- [Directions] Show all lines holding "pose".

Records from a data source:
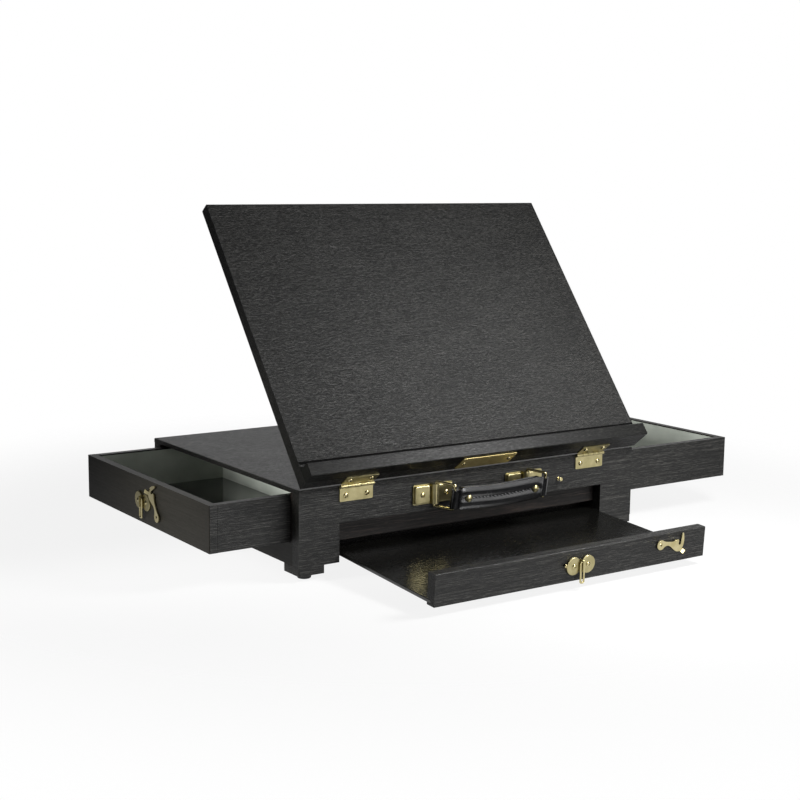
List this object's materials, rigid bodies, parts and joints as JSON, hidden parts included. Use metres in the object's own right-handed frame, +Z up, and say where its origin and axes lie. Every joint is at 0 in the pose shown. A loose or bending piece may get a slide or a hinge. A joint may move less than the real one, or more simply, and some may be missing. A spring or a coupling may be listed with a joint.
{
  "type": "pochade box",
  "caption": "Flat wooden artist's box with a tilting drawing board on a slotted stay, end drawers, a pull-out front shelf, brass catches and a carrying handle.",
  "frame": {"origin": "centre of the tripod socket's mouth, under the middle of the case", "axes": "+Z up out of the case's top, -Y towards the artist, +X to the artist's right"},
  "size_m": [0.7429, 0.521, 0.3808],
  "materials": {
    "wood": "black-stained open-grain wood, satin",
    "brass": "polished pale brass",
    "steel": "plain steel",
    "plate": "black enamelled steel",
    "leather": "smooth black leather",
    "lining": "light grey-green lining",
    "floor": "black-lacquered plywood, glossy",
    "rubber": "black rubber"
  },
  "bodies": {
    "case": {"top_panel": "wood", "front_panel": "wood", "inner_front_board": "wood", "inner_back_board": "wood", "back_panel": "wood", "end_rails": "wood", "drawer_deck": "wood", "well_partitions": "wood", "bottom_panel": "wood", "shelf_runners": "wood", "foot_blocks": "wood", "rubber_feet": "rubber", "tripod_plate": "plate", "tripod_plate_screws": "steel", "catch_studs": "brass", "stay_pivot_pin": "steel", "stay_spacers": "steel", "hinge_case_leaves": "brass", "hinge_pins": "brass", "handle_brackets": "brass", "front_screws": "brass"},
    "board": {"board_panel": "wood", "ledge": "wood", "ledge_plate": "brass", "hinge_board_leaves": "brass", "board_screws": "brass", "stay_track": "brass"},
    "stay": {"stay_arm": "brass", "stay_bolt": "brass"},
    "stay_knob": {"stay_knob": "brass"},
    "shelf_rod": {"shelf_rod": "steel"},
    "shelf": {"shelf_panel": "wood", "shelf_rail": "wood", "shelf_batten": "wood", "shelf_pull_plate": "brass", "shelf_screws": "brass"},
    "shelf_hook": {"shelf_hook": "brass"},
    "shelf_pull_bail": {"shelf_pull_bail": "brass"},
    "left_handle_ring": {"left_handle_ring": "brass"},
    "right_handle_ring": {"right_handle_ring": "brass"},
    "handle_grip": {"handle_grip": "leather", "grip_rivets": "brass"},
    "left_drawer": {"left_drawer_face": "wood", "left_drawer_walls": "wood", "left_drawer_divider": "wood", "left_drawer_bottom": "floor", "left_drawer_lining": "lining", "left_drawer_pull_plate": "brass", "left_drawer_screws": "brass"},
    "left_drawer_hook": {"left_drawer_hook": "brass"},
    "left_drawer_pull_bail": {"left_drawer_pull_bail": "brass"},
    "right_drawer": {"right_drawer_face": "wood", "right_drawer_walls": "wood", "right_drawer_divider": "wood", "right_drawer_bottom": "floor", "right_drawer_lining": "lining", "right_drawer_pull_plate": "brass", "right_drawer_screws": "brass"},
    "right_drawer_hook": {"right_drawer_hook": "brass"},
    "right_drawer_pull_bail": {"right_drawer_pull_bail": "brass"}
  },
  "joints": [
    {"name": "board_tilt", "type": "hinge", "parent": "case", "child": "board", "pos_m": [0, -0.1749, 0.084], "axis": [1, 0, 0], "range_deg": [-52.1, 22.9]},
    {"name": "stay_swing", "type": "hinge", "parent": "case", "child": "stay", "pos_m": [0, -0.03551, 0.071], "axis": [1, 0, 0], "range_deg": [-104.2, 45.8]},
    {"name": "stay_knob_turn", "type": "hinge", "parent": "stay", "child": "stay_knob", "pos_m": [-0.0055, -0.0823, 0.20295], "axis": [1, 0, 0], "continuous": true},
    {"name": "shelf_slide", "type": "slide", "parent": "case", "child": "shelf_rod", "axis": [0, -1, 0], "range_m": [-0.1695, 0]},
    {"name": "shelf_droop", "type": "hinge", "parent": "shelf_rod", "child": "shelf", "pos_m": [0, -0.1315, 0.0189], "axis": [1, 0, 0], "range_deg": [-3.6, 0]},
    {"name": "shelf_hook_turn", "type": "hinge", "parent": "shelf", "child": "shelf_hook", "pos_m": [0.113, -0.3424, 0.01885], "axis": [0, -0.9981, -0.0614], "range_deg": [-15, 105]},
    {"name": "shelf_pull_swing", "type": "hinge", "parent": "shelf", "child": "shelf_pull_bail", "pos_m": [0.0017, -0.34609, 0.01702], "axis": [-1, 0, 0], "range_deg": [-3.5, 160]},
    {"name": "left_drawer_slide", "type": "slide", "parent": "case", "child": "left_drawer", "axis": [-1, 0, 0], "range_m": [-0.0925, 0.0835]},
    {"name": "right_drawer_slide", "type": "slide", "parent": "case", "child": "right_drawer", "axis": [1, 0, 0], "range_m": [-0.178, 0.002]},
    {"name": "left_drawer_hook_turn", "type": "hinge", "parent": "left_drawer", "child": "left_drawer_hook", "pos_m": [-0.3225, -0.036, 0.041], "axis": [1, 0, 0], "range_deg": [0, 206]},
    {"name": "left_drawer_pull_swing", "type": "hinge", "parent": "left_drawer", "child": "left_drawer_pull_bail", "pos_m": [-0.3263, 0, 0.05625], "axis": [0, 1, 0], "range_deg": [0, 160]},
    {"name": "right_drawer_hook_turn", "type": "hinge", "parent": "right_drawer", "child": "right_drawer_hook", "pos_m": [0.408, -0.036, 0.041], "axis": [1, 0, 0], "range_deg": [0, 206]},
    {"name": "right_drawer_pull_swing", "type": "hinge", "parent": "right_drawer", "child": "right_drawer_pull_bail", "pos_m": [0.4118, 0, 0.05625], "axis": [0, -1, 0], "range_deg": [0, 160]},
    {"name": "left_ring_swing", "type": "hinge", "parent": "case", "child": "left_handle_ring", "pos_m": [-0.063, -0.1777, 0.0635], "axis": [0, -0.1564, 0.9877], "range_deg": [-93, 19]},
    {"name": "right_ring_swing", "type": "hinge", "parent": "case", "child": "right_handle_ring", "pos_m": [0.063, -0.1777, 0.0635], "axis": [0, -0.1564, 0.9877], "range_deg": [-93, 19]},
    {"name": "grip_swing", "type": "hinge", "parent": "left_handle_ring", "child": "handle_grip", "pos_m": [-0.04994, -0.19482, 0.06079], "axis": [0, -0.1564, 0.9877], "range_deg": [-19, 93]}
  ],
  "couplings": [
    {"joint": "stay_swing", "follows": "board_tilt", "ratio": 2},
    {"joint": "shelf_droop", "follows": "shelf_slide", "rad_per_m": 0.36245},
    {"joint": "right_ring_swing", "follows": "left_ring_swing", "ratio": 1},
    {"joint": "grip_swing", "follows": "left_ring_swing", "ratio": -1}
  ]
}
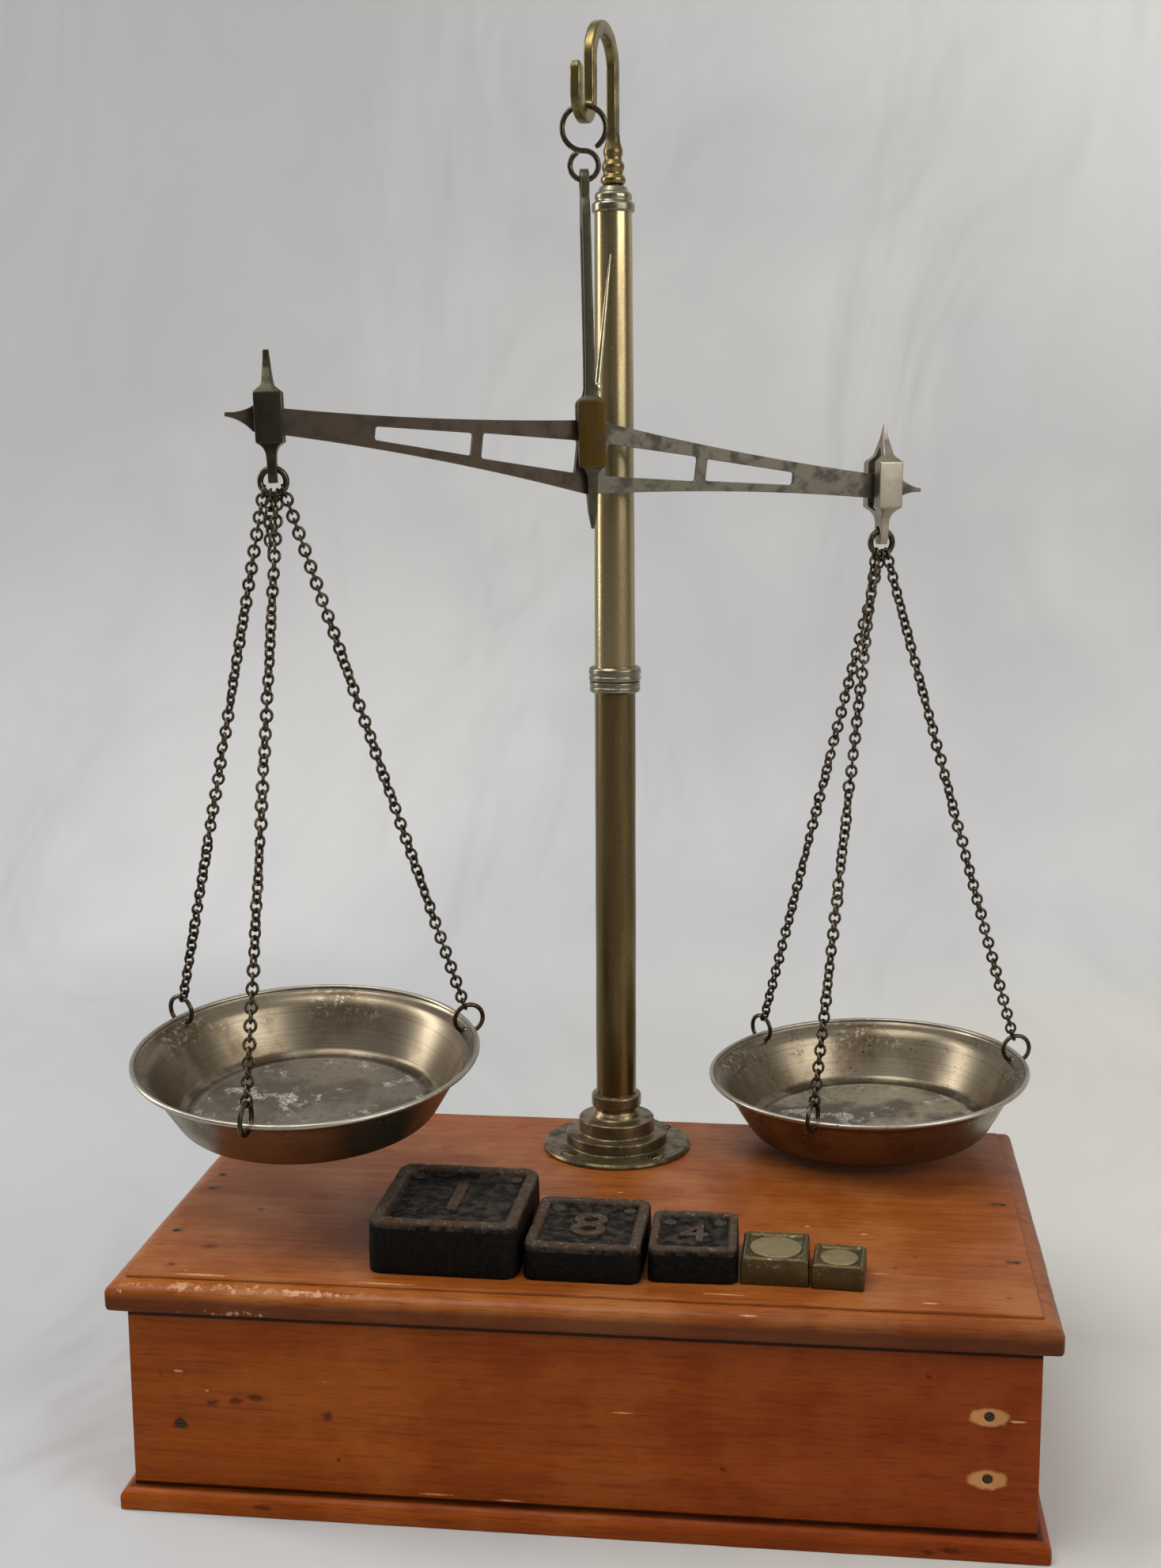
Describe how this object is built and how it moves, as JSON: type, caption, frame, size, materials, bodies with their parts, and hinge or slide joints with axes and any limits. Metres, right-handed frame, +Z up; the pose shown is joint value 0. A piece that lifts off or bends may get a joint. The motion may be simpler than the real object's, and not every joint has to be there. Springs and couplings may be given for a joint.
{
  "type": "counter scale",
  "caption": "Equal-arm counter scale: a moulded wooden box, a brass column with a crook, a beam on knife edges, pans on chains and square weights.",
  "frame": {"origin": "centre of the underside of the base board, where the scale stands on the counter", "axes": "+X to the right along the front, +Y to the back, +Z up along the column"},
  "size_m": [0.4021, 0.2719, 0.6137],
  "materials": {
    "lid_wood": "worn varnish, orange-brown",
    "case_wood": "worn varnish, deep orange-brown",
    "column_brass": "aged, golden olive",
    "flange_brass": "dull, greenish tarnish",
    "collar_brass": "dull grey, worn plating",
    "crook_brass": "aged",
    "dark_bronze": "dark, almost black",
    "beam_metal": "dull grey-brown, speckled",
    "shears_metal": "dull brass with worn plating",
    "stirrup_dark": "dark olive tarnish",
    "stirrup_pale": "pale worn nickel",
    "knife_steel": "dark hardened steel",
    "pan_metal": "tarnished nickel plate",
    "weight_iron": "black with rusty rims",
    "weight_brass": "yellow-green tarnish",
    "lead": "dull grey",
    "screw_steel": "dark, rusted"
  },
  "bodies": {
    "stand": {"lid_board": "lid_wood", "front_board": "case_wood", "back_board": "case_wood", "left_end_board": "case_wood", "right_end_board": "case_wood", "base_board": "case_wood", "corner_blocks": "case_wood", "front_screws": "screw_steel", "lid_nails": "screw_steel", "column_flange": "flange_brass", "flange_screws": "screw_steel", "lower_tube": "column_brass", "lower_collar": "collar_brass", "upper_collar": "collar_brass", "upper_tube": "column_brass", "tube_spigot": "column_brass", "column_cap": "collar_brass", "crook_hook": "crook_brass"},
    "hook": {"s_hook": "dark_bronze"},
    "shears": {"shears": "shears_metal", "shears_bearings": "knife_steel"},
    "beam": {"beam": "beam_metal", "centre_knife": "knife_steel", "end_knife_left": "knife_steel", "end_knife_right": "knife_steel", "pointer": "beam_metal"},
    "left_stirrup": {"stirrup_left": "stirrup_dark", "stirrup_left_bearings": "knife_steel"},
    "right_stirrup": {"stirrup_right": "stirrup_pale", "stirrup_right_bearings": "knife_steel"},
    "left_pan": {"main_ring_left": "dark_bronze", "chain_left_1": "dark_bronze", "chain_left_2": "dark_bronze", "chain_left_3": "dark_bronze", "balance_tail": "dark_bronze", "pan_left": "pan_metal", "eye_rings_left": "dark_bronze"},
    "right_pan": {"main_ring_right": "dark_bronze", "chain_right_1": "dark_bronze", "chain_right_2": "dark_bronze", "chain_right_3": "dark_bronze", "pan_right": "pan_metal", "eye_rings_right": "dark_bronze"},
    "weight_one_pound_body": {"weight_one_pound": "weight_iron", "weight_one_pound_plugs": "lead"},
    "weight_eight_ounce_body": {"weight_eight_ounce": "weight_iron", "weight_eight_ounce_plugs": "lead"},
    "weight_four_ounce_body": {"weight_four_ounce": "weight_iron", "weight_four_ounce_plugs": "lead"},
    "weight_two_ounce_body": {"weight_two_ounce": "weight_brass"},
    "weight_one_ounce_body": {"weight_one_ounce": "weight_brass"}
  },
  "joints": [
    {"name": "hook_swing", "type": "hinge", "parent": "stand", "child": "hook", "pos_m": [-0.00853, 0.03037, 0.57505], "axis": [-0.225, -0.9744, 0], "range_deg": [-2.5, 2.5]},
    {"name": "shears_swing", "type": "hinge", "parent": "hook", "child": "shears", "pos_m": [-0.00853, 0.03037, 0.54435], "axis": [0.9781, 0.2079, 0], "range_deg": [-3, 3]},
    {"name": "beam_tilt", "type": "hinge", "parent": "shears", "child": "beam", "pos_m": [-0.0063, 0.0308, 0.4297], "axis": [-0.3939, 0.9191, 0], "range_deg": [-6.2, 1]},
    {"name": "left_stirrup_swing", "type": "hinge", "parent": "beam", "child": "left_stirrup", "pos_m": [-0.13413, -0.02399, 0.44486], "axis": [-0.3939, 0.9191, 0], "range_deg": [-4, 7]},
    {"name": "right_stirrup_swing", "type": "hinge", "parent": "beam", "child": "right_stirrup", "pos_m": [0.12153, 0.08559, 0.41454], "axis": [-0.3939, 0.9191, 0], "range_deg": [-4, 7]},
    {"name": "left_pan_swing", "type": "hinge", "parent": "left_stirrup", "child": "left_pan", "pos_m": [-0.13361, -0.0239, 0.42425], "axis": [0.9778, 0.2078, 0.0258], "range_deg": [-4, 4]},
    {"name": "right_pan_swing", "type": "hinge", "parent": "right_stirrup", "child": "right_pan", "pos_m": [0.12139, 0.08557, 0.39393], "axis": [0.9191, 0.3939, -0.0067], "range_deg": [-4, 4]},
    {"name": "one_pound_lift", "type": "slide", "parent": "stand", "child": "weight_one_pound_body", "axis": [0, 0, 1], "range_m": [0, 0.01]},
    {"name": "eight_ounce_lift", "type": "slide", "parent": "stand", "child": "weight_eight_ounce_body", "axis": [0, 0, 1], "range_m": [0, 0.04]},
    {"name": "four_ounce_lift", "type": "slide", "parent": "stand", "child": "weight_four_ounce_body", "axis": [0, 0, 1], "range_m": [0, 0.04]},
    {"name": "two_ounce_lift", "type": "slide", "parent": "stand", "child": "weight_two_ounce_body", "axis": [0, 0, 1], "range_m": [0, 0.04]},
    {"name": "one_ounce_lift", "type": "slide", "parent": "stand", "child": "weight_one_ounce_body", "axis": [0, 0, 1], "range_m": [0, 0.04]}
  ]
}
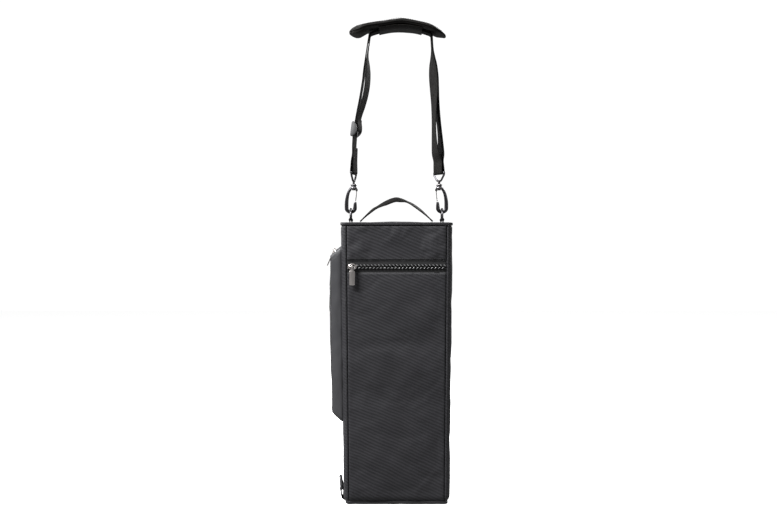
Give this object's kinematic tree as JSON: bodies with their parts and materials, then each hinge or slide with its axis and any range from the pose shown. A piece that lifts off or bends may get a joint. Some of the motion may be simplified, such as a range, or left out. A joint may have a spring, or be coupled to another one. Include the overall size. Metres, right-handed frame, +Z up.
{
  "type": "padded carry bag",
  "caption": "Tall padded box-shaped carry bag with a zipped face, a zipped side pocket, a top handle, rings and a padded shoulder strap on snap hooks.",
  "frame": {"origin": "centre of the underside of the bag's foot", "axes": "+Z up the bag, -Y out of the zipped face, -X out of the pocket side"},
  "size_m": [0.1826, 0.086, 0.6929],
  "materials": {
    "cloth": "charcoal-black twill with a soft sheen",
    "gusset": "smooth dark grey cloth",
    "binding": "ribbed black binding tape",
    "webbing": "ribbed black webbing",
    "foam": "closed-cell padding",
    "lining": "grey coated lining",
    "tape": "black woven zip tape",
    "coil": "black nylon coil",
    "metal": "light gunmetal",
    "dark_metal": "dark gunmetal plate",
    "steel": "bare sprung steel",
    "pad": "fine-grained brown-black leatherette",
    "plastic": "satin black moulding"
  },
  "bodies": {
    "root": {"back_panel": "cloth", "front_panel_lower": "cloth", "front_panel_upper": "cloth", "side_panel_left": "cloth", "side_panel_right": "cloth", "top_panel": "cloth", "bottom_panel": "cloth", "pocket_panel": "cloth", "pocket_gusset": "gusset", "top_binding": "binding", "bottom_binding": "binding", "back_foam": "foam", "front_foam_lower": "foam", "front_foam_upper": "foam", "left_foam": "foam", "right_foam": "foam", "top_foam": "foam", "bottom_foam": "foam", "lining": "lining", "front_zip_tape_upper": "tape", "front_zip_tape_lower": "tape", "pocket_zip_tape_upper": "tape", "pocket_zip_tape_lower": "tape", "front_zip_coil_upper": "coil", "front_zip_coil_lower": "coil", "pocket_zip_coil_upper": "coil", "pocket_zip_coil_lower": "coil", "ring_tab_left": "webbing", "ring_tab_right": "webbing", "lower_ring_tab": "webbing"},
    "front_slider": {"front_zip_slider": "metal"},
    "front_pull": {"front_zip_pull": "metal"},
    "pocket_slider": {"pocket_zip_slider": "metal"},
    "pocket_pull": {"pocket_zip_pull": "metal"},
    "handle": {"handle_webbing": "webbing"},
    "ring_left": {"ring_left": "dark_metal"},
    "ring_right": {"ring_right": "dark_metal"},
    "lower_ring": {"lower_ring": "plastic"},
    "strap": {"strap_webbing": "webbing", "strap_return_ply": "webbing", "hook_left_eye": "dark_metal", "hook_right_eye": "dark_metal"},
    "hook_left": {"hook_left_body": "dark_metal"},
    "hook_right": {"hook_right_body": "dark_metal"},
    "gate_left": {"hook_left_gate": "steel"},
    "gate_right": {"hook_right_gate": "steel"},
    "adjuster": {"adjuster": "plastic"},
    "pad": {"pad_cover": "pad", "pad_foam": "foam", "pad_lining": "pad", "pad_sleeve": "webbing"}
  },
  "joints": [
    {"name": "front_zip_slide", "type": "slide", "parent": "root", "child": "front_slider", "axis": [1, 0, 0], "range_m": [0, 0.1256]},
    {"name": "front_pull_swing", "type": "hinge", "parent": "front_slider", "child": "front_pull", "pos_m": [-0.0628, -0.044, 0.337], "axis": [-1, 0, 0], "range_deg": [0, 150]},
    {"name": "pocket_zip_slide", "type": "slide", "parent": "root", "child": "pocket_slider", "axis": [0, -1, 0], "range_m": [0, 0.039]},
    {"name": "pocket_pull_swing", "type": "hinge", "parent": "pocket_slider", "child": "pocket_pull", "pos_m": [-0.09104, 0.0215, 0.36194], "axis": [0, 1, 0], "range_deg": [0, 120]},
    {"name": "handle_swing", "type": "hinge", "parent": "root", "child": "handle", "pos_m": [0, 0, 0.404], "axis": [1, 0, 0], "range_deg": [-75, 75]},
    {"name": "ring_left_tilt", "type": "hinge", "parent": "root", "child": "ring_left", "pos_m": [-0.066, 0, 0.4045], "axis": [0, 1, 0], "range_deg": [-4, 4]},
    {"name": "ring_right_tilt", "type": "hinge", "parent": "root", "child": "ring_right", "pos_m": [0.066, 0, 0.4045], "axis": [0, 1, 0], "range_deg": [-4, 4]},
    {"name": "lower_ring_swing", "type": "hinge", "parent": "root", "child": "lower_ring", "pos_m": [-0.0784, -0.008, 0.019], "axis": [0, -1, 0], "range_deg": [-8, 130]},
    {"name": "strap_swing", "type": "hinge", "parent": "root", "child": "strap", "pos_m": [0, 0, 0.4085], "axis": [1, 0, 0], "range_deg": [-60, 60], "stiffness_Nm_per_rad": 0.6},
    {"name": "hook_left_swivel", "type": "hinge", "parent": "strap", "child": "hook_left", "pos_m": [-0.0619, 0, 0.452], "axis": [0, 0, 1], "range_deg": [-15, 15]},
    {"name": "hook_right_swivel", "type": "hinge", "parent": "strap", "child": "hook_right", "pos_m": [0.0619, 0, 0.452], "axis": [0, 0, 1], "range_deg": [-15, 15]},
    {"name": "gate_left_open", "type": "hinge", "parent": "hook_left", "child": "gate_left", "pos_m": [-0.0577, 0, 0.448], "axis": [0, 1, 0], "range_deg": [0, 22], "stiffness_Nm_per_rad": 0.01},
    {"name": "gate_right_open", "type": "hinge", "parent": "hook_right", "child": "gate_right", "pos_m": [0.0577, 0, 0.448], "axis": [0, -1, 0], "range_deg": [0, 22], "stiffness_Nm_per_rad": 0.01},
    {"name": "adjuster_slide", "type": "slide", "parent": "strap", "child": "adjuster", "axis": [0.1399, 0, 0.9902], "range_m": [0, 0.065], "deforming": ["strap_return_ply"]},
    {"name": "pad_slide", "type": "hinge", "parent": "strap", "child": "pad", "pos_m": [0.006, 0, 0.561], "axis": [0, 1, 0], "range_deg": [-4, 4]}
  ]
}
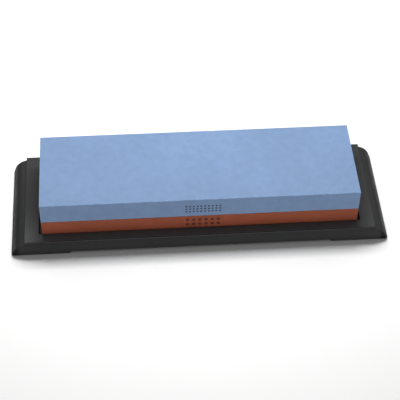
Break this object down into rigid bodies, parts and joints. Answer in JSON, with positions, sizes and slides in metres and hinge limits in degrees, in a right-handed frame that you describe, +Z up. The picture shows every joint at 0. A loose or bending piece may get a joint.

- [Exercise answer]
List this object's materials, rigid bodies, parts and joints as JSON, hidden parts included. Use metres in the object's own right-handed frame, +Z up, and say where its origin and axes lie. Every joint is at 0 in the pose shown. A loose or bending piece may get a slide or a hinge. A joint may move less than the real one, or more simply, and some may be missing. A spring or a coupling may be listed with a joint.
Describe how this object is built and how it moves, as JSON: type, caption, frame, size, materials, bodies with their parts, and hinge or slide joints with axes and any limits. Metres, right-handed frame, +Z up; the pose shown is joint value 0. A piece that lifts off or bends may get a joint. The motion may be simpler than the real object's, and not every joint has to be there. Springs and couplings may be given for a joint.
Give this object's kinematic tree as JSON: bodies with their parts and materials, then each hinge or slide with its axis and any range from the pose shown. A piece that lifts off or bends may get a joint. Some of the motion may be simplified, such as a range, or left out. A joint may have a spring, or be coupled to another one. Include the overall size. Metres, right-handed frame, +Z up.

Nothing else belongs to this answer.